I just wrapped up a road trip in New England, touching all states except Connecticut. The weather was mixed, hitting me with an hour-long downpour in Maine, a few days of clouds and sprinkles, and a few good days.

The main part of the road trip was a six-day loop starting and ending in southeast MA. I clinched a bunch of routes on the North Shore (N of Boston), then completed US-1 and all its alternates up to Fort Kent ME over the course of a few days. I also drove the northernmost part of I-95, so now I only have gaps in FL, SC, and PA on that road.

From Fort Kent, I took a short detour through New Brunswick, partly because that had the only Starbucks within a hundred miles. I then drove the eastern US-2 and a couple of alternates across ME and NH to Lancaster NH, where it crosses US-3 and the Connecticut river. I drove all of US-3 to the Canadian border and all of VT-102 on the other side of the river, and as I mentioned in the Connecticut River Crossings thread, drove every bridge along the way. I stopped at the Third Connecticut Lake, the official headwaters of the river, which was a plain vanilla lake with nothing on it to distinguish it from any other small lake. But a couple of the bridges I drove were covered bridges, and a couple were next to old covered bridges too rickety to support cars any more.

Since I grew up in MA, I had driven lots of I-93 and US-3, but there were gaps I filled on this trip, including the north end of I-93, and a bit more south of Franconia Notch.

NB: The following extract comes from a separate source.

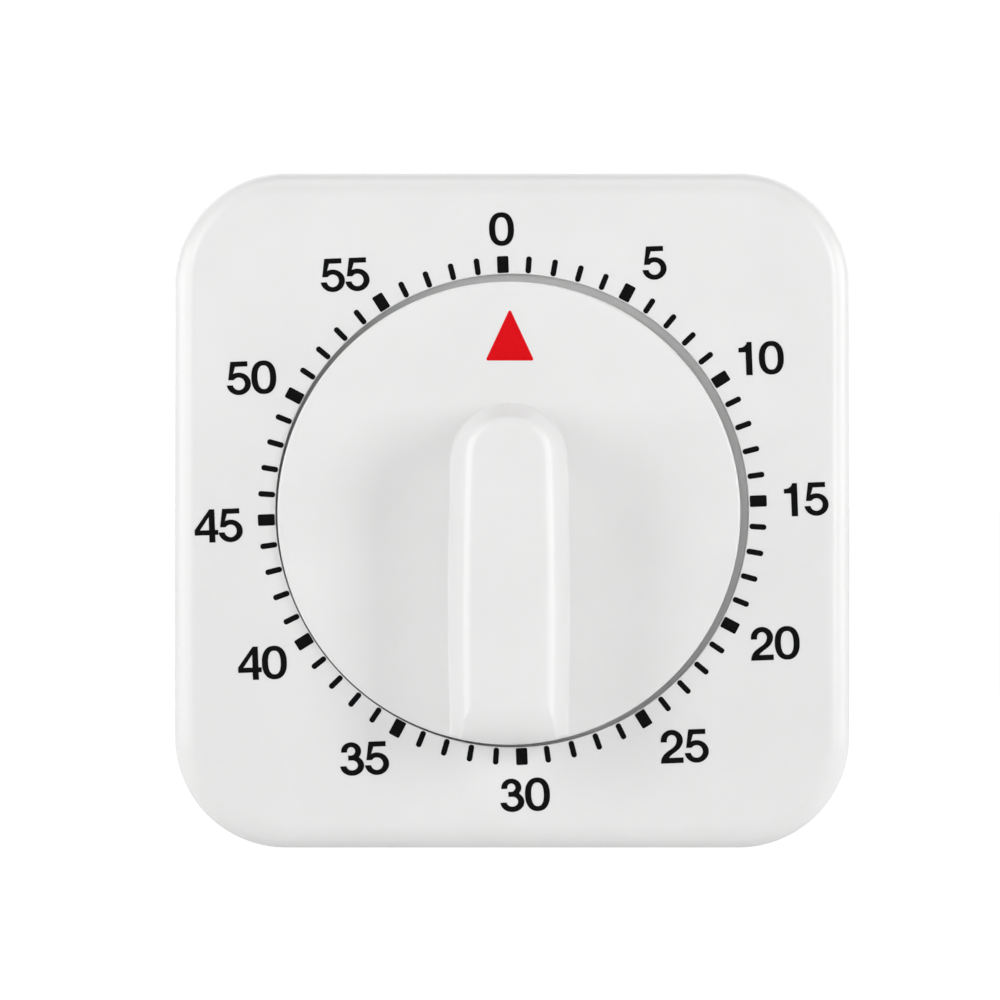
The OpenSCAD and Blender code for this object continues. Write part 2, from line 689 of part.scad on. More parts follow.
front_housing();
rear_cover();
case_screws();
knob();
red_pointer();
knob_clip();
front_plate();
back_plate();
pillars();
pillar_nuts();
movement_screws();
stop_pin();
main_arbor();
release_cam();
great_wheel();
ratchet_wheel();
click();
click_rivet();
click_spring();
mainspring();
bell_wheel();
spring_post();
second_arbor();
second_wheel();
third_arbor();
third_wheel();
escape_arbor();
escape_wheel();
balance_staff();
balance_arm();
balance_wheel();
pallet_pins();
star_arbor();
star_wheel();
hammer_arbor();
hammer_anchor();
hammer_arm();
hammer_head();
lock_arm();
release_lever();
lever_stud();
lever_spring();
bell();
bell_post();
bell_screw();
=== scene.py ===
# A mechanical kitchen timer: a square two-part housing with a printed 60 minute dial, a round
# knob with a grip bar and red pointer, and the metal movement inside.
# The dial stands upright and faces -Y, with +X to its right and +Z up. The shapes are drawn in
# mm in a housing frame: x right, y up, w towards the viewer, x = y = 0 at the housing's middle.
import bpy
import bmesh
import math
import numpy as np
from contextlib import contextmanager
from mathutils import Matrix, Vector
from mathutils.geometry import delaunay_2d_cdt

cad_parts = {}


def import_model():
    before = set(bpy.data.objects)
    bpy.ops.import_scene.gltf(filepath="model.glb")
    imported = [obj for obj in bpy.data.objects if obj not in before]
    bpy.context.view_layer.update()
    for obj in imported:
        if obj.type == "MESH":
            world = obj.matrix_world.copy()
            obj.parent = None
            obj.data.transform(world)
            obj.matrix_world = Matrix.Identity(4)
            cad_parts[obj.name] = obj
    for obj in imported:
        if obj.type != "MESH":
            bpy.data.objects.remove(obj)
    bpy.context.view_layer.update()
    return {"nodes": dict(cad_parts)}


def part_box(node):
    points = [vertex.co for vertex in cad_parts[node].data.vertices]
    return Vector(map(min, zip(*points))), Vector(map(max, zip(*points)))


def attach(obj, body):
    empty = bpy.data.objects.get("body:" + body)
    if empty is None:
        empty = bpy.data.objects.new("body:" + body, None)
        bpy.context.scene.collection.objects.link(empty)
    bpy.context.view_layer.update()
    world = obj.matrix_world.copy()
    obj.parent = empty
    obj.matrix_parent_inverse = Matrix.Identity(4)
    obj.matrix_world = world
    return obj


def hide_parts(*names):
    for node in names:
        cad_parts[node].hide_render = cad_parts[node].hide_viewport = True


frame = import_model()
NODES = frame["nodes"]
MM = 0.001


# ------------------------------------------------------------------ main dimensions (mm)
def box_mm(name):
    low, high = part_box(name)
    return np.array(low) * 1000, np.array(high) * 1000


housing_lo, housing_hi = box_mm("front_housing")
rear_lo, rear_hi = box_mm("rear_cover")
knob_lo, knob_hi = box_mm("knob")
pointer_lo, pointer_hi = box_mm("red_pointer")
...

I systematically clinched the rest of US-3 in NH along with all of NH-3A and MA-3A.

So the main clinches were US-3 and all its alternates and I-93. "State" clinches included I-95 in ME, and US-1 and US-2 and all alternates in NH and ME. Combining that six-day trip with four days of other travel in the southeastern MA and RI area, I also clinched 42 other little state routes, none of which were particularly interesting by themselves except perhaps for VT-102 along the Connecticut River. I also enjoyed NH-1A which runs the length of the coast along the beach.

I also visited the last two missing counties in ME, and one in VT, so only have three more counties to go in New England. Next summer.

Some things I noticed along the way:

  • Maine has very good signage, especially for reassurance signs and directional signs. The latter are not usually green signs with a bunch of numbers on them, but rather are Christmas trees of white bannered route numbered signs with arrows, but they always seemed to be well organized, and I didn't see any errors in them (not that I checked the validity of every side road mentioned on them).
  • Maine is pretty poor and run down. I've seen lots of barns before, that were collapsing under their own weight as they rot away, and that seems to be a natural part of the life cycle of barns, but in Maine, I saw a lot of actual houses, including a couple of big ones, caving in on themselves. Never saw that before.
  • Being in the francophone part of Canada, all the signage in New Brunswick is bilingual. However, the workers at Starbucks seemed to have limited English comprehension, and didn't get my order right.
  • MA is promiscuously scattering BGSes with electronic displays of the time to various exits. They seem to be everywhere. I never thought those were very useful, and are getting less and less so as smartphones become ubiquitous. And they must be expensive.